To illustrate the vast difference in production processes, on some shows at Disney, the voice actors are recorded and the selected takes chosen in the VO session. The selected lines are given to the directors and storyboard artist for reference during the boarding process. The editor then will get only the one read for each line of dialog in the script.
Before the editor ever starts, the story is hammered out to an exacting place. Hundreds (sometimes up to 2,000) storyboards are created for a quarter-hour show (with commercial breaks, opening and closing credits, the run-time is closer to 10 minutes). The editor’s job in this scenario is more assembly, but no less labor intensive. There’s less story-telling involved for the editor, all those decisions have already been made.

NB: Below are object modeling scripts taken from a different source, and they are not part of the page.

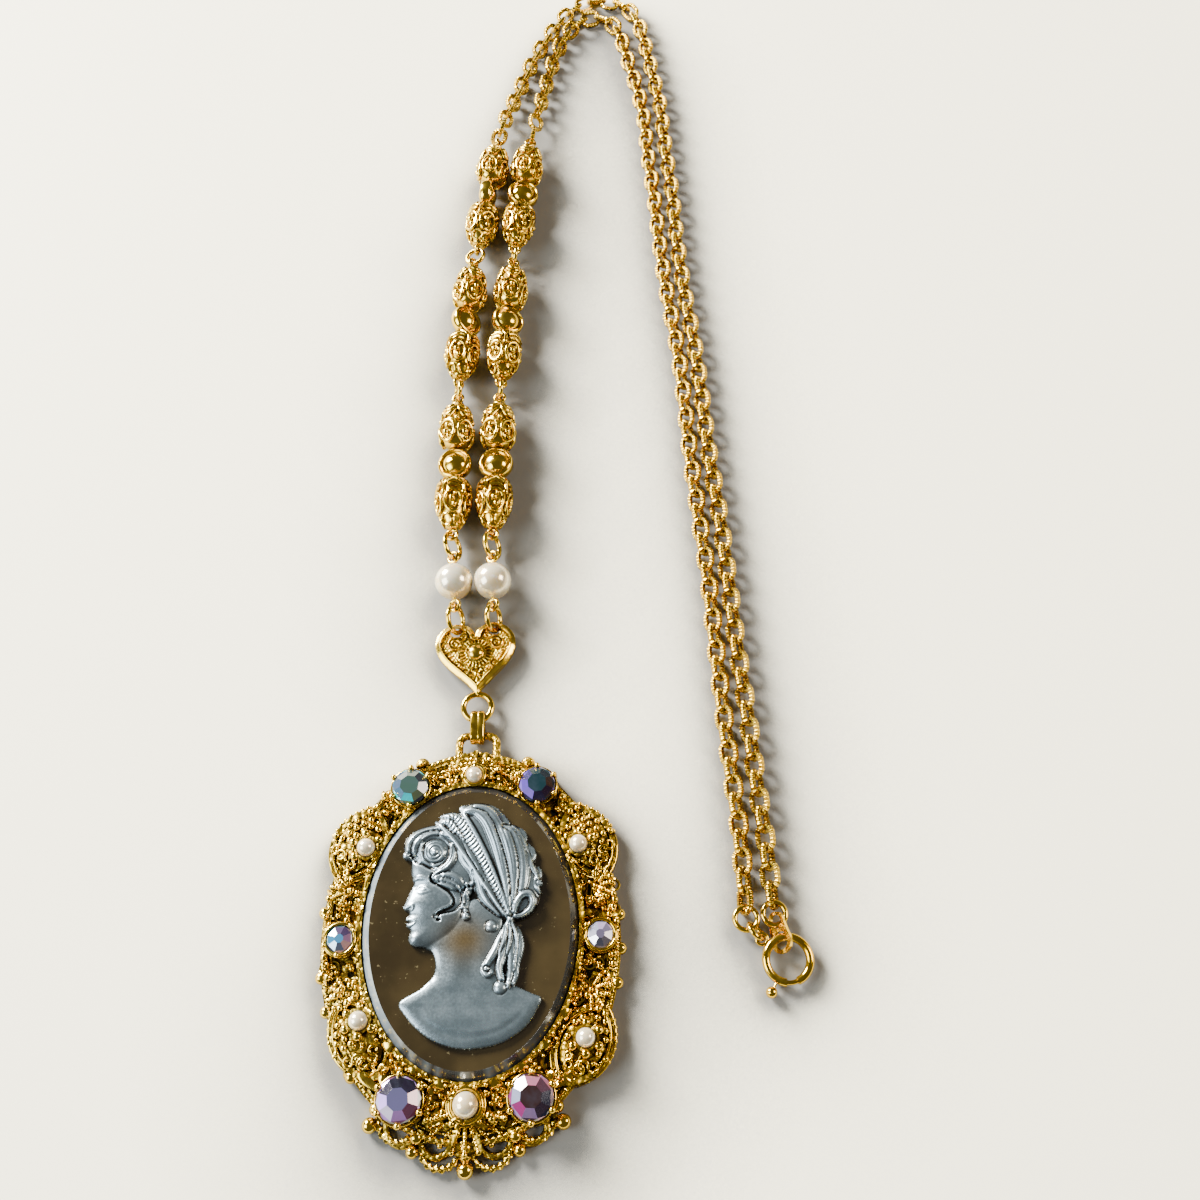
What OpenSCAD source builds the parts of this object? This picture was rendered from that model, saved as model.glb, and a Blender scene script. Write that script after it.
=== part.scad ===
// Cameo pendant on its necklace, laid flat: an oval gilt filigree frame with a moulded glass cameo,
// a heart connector, two strands of pearls and filigree bars, cable chain and a spring ring clasp.
// Millimetres, +Z up from the surface, +Y from the pendant towards the strands.
// The origin is the middle of the pendant's flat back.

/* [Cameo] */
// Width of the moulded glass oval
cameo_w = 30; // [29:0.1:31]
// Height of the moulded glass oval
cameo_h = 40; // [39:0.1:41]
// Thickness of the glass from its back to the girdle
cameo_side = 2.2; // [1.8:0.1:2.6]
// Rise of the bevel from the girdle to the flat ground
bevel_rise = 1.0; // [0.6:0.1:1.4]
// Width of the bevel, seen from the front
bevel_w = 1.2; // [0.8:0.1:1.6]
// Greatest rise of the relief above the ground
relief_rise = 2.2; // [1.6:0.1:2.6]
// Gap between the glass and the metal that holds it
glass_gap = 0.12; // [0.08:0.01:0.2]

/* [Frame] */
// Width of the frame without its edge balls
frame_w = 41.6; // [41:0.1:43]
// Height of the frame without its edge balls and loops
frame_h = 53.4; // [52.5:0.1:55]
// How far the frame's middle sits below the cameo's
frame_drop = 1.2; // [0.8:0.1:1.6]
// Thickness of the back plate
plate_t = 1.1; // [0.9:0.1:1.3]
// Thickness of the tray's floor under the glass
tray_t = 0.6; // [0.4:0.1:0.9]
// Height of the gallery wall round the glass
gallery_h = 3.2; // [2.6:0.1:3.6]
// Thickness of the gallery wall
gallery_t = 0.75; // [0.6:0.05:0.9]
// Width of the rope edging along the rim
edging_w = 1.0; // [0.8:0.1:1.3]
// Height of the rope edging
edging_h = 1.9; // [1.5:0.1:2.3]
// Diameter of an edge ball
ball_d = 1.7; // [1.3:0.1:1.9]
// Length of a filigree dome
dome_l = 12.2; // [11:0.1:13]
// Width of a filigree dome
dome_w = 8.2; // [7:0.1:8.8]
// Height of a filigree dome's middle
dome_h = 3.1; // [2.6:0.1:3.4]
// Diameter of the rope wire in the bottom loops
rope_d = 1.0; // [0.8:0.1:1.2]

/* [Stones and pearls] */
// Diameter of the two upper stones
upper_stone_d = 5.3; // [4.8:0.1:5.5]
// Diameter of the two middle stones
middle_stone_d = 3.8; // [3.4:0.1:4.0]
// Diameter of the two lower stones
lower_stone_d = 6.0; // [5.5:0.1:6.2]
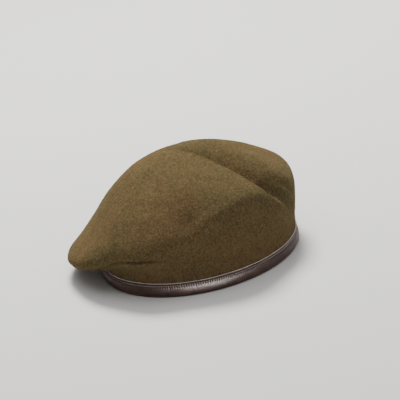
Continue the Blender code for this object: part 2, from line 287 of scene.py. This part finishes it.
def shell(name, outer, inner, outer_tip, inner_tip, *surfaces):
    """A closed dome with an outer and an inner grid of points that share their lower edge's columns."""
    rows, columns = outer.shape[:2]
    inner_rows = inner.shape[0]
    start = rows * columns
    faces = grid_faces(rows, columns)
    faces += [f[::-1] for f in grid_faces(inner_rows, columns, start)]
    faces += [(start + i, start + (i + 1) % columns, (i + 1) % columns, i) for i in range(columns)]
    tip = start + inner_rows * columns
    faces += fan([(rows - 1) * columns + i for i in range(columns)], tip)
    inner_top = [start + (inner_rows - 1) * columns + i for i in range(columns)]
    faces += [f[::-1] for f in fan(inner_top, tip + 1)]
    points = np.concatenate([outer.reshape(-1, 3), inner.reshape(-1, 3), [outer_tip, inner_tip]])
    return add_piece(name, points, faces, *surfaces)


def tube_parts(centres, radius, sides, up, closed):
    """Points and faces of a tube along a line. An open tube has flat ends."""
    if closed:
        tangent = unit(np.roll(centres, -1, 0) - np.roll(centres, 1, 0))
    else:
        tangent = unit(np.gradient(centres, axis=0))
    side = unit(np.cross(tangent, up))
    top = np.cross(side, tangent)
    turn = 2.0 * math.pi * np.arange(sides) / sides
    radius = np.broadcast_to(radius, len(centres))[:, None, None]
    ring = side[:, None] * np.cos(turn)[:, None] + top[:, None] * np.sin(turn)[:, None]
    points = (centres[:, None] + radius * ring).reshape(-1, 3)
    faces = grid_faces(len(centres), sides, wrap_rows=closed)
    if not closed:
        faces += [tuple(range(sides))[::-1], tuple(range((len(centres) - 1) * sides, len(centres) * sides))]
    return points, [tuple(f)[::-1] for f in faces]


def join_parts(name, parts, *surfaces):
    points, faces, start = [], [], 0
    for some_points, some_faces in parts:
        points.append(some_points)
        faces += [tuple(index + start for index in face) for face in some_faces]
        start += len(some_points)
    return add_piece(name, np.concatenate(points), faces, *surfaces)


def cut(piece, cutter):
    """Takes the cutter out of the piece for good and removes the cutter."""
    modifier = piece.modifiers.new("cut", "BOOLEAN")
    modifier.operation = "DIFFERENCE"
    modifier.solver = "MANIFOLD"
    modifier.object = cutter
    bpy.context.view_layer.update()
    evaluated = piece.evaluated_get(bpy.context.evaluated_depsgraph_get())
    done = bpy.data.meshes.new_from_object(evaluated)
    piece.modifiers.clear()
    piece.data = done
    bpy.data.objects.remove(cutter)


def settle(piece, slot, *nodes):
    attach(piece, BODY)
    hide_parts(*nodes)
    return piece


# Crown surface

def pull(degrees):
    """How far the crown is pulled down at each azimuth: 0 upright, 1 fully over."""
    return np.minimum(smooth(*PULL_GROWS, degrees), 1.0 - smooth(*PULL_FADES, degrees))


def backness(degrees):
    near = (degrees + 180.0) % 360.0 - 180.0
    return smooth(*BACK_GROWS, near) * (1.0 - smooth(*BACK_FADES, near))


def lowness(degrees):
    """Where the side wall is low and the cloth slopes back from it: the front and the ridge's foot."""
    front = smooth(*LOW_GROWS, degrees) * (1.0 - smooth(*LOW_FADES, degrees))
    near = (degrees + 180.0) % 360.0 - 180.0
    return front + FOOT_SHARE * bump(near, RIDGE_FOOT, FOOT_WIDTH)


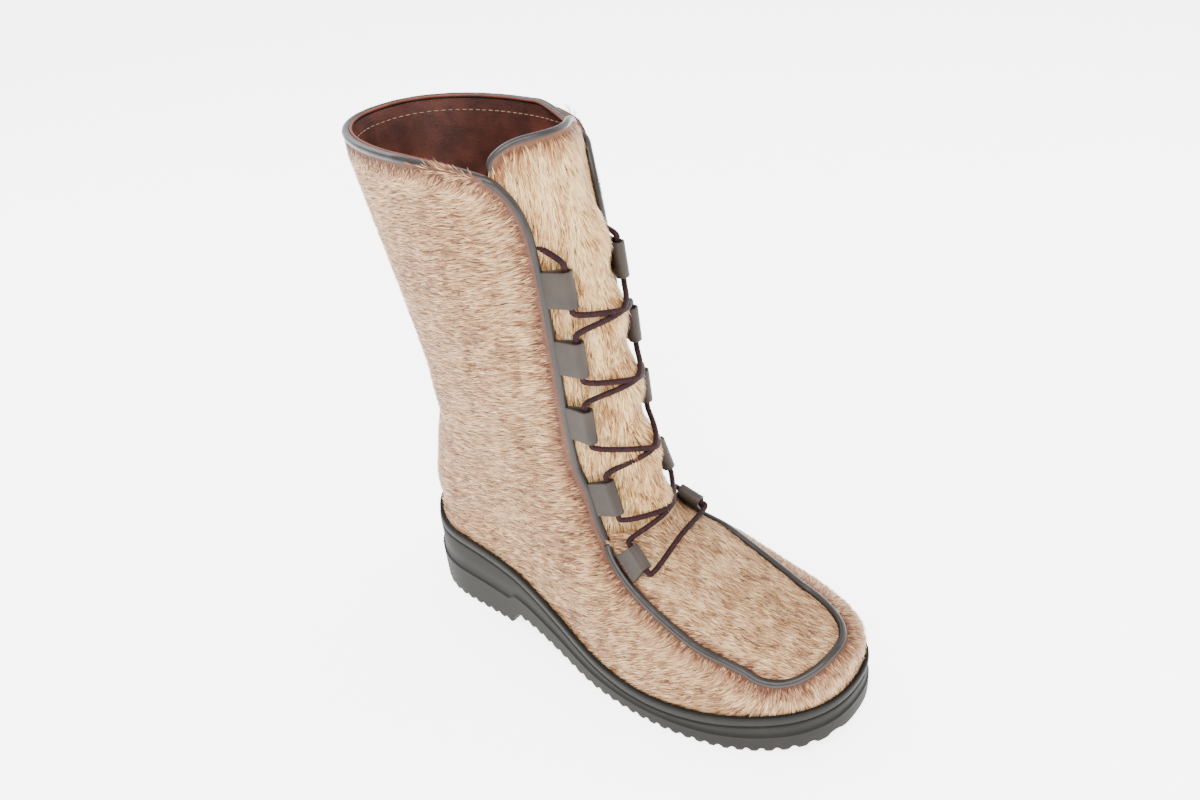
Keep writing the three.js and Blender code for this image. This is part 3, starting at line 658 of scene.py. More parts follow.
# Camera, light and floor, set first so that the framing is known
view = dict(
    turn=-0.935, rise=0.562, far=646.99, roll=-0.051, target=(94.79, -88.06, 100.0),
    lens=24.0, closer=1.3, shift=-0.079,
)


def makeCamera():
    sinTurn, cosTurn = math.sin(view["turn"]), math.cos(view["turn"])
    sinRise, cosRise = math.sin(view["rise"]), math.cos(view["rise"])
    back = Vector((sinTurn * cosRise, -cosTurn * cosRise, sinRise))
    right = Vector((cosTurn, sinTurn, 0))
    up = back.cross(right)
    c, s = math.cos(view["roll"]), math.sin(view["roll"])
    columns = (right * c + up * s, up * c - right * s, back)
    data = bpy.data.cameras.new("camera")
    data.lens = view["lens"] * view["closer"]
    data.sensor_width = 36
    data.shift_x = view["shift"]
    data.clip_start = 0.02
    camera = bpy.data.objects.new("camera", data)
    camera.matrix_world = Matrix(columns).transposed().to_4x4()
    camera.location = (Vector(view["target"]) + back * view["far"]) * 0.001
    bpy.context.scene.collection.objects.link(camera)
    bpy.context.scene.camera = camera


studio = dict(
    sky=2.2, skyColour=(0.95, 0.96, 1.0),
    lamps=[
        dict(name="keyLamp", at=(-0.75, -0.65, 1.25), size=0.9, power=30, colour=(1, 0.98, 0.95)),
        dict(name="fillLamp", at=(0.95, -0.5, 0.9), size=1.2, power=9, colour=(0.96, 0.98, 1)),
        dict(name="backLamp", at=(0.1, 1.0, 1.1), size=1.0, power=12, colour=(1, 1, 1)),
    ],
    floor=(0.9, 0.9, 0.89), glow=4.2,
)


def makeStudio():
    world = bpy.data.worlds.new("studio")
    world.use_nodes = True
    background = world.node_tree.nodes["Background"]
    background.inputs[0].default_value = (*studio["skyColour"], 1)
    background.inputs[1].default_value = studio["sky"]
    bpy.context.scene.world = world
    for lamp in studio["lamps"]:
        data = bpy.data.lights.new(lamp["name"], "AREA")
        data.shape = "DISK"
        data.size = lamp["size"]
        data.energy = lamp["power"]
        data.color = lamp["colour"]
        made = bpy.data.objects.new(lamp["name"], data)
        made.location = lamp["at"]
        aim = Vector((0, -0.1, 0.12)) - Vector(lamp["at"])
        made.rotation_euler = aim.to_track_quat("-Z", "Y").to_euler()
        bpy.context.scene.collection.objects.link(made)
    half = 8000
    corners = [(-half, -half, 0), (half, -half, 0), (half, half, 0), (-half, half, 0)]
    material, _, _, shader = startMaterial("floorPaint", Roughness=0.9, Specular_IOR_Level=0.1)
    shader.inputs["Base Color"].default_value = opaque(studio["floor"])
    shader.inputs["Emission Color"].default_value = opaque(studio["floor"])
    shader.inputs["Emission Strength"].default_value = studio["glow"]
    floor = meshFrom("floor", np.array(corners, float), [(0, 1, 2, 3)], [material])


makeCamera()
makeStudio()


# Outsole: rings of its outline, from the tread up to the lip and down to the seat
sole = dict(
    stations=300, lugPitch=7.0, lugGap=3.0, treadDepth=2.0,
    grooveDrop=6.0, grooveWidth=1.6, stepDepth=1.0, lineDepth=0.3,
)


def outlineRing(inset, height, draft=0.0, count=None):
    count = count or sole["stations"]
    step = np.arange(2 * count)
    step = np.where(step <= count, step, 2 * count - step)
    along = (1 - np.cos(math.pi * step / count)) / 2
    y = last["heelCentre"] - inset - along * (last["soleLength"] - 2 * inset)
    centre, half = footprint(y, inset)
    back = y - draft * (1 - ramp(along, 0.02, 0.2))
    left = np.arange(2 * count) <= count
    return vec(centre + np.where(left, -half, half), back, height(back))


def lugNotch(y):
    apart = np.abs(y / sole["lugPitch"] % 1 - 0.5) * sole["lugPitch"]
    return sole["treadDepth"] * (1 - ramp(apart, sole["lugGap"] / 2 - 0.8, sole["lugGap"] / 2 + 0.8))


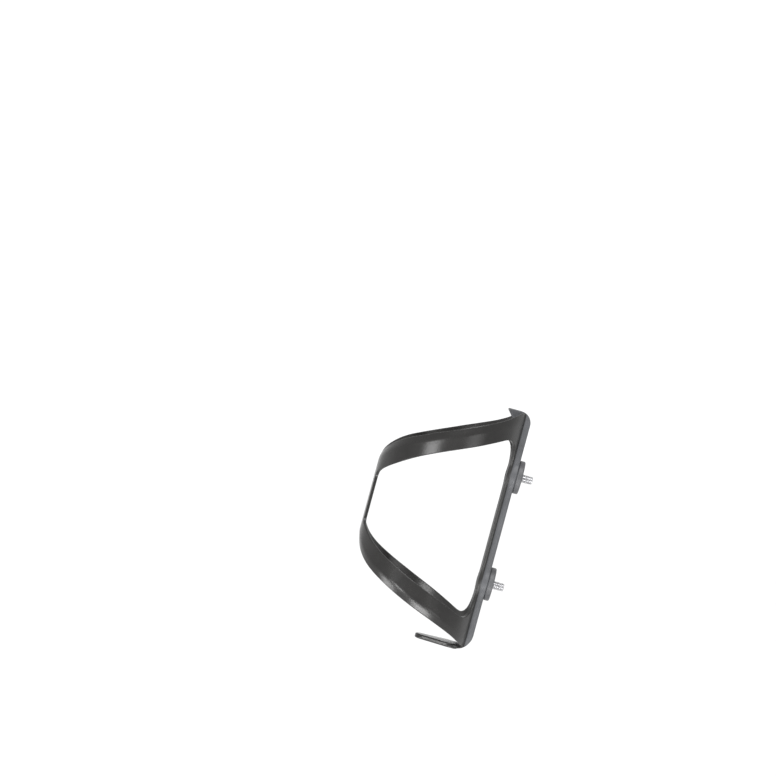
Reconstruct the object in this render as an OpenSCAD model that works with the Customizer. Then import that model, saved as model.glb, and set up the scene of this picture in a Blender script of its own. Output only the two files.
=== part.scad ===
// Water bottle cage with its mounting hardware.
// A one-piece plastic cage (two arms crossing into a single front strip, a back
// rail, an upper hook and a bottom foot), two round spacers, and two M5 button
// head bolts with washers. X is sideways, -Y faces the bottle, +Y faces the
// bike tube, +Z runs up the bottle. Origin: midway between the two bolts, on the
// plane of the spacers' rear faces.

/* [Bottle and wall] */
// Bottle diameter the cage is made for
bottle_d = 73; // [70:0.5:76]
// Thickness of the arms
wall = 1.8; // [1.5:0.1:3]
// Distance from the spacers' rear plane to the bottle axis
axis_y = 44.6; // [43:0.1:47]

/* [Arms] */
// Height of the upper arms' top edge at the front centre
top_front = 25.6; // [20:0.1:32]
// Height of the upper arms' top edge where it meets the rail
top_back = 69.8; // [60:0.1:75]
// Height of the window's upper edge, carried on to the front centre
win_top_front = 10.5; // [8:0.1:18]
// Height of the window's upper edge, carried on to the rail
win_top_back = 58; // [50:0.5:64]
// Depth of the window's lower edge, carried on to the front centre
win_low_front = 11; // [8:0.1:18]
// Depth of the window's lower edge, carried on to the rail
win_low_back = 57.5; // [50:0.5:64]
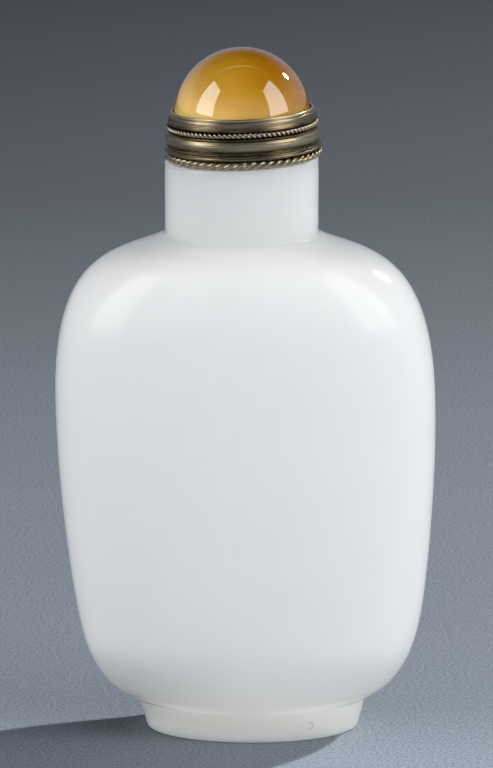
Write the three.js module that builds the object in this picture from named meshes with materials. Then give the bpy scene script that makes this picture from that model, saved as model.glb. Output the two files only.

Editors that have worked in both live-action and animation often say that animation is much more difficult. With live action, the sound is at least married to the picture. If someone delivers a speech on screen, that’s one edit. With animation there’s an edit with every emotion, every gesture, that has to be timed. Also with animation, every sound — dialog, sound effects, ambiance, music– has to be selected and placed. It can be a laborious process, especially with an action-oriented show.
The extensive storyboarding and animatic editing process still allows for tweaks and changes to be made, but much less so compared to the adult swim process. Once this animatic is locked, it is sent to an animation company (usually overseas) where many, many hands go to work. The entire process here takes 6 to 9 months, from head to tail.
Both styles of production make for detailed, exacting work that requires technical skill, but also the ability to step back and execute a joke so it lands properly. I contribute my success to watching many hours of classic TV (the Dick Van Dyke Show comes to mind). I also think like a writer or a direction when I’m editing. My indie film making experience is a big part of this.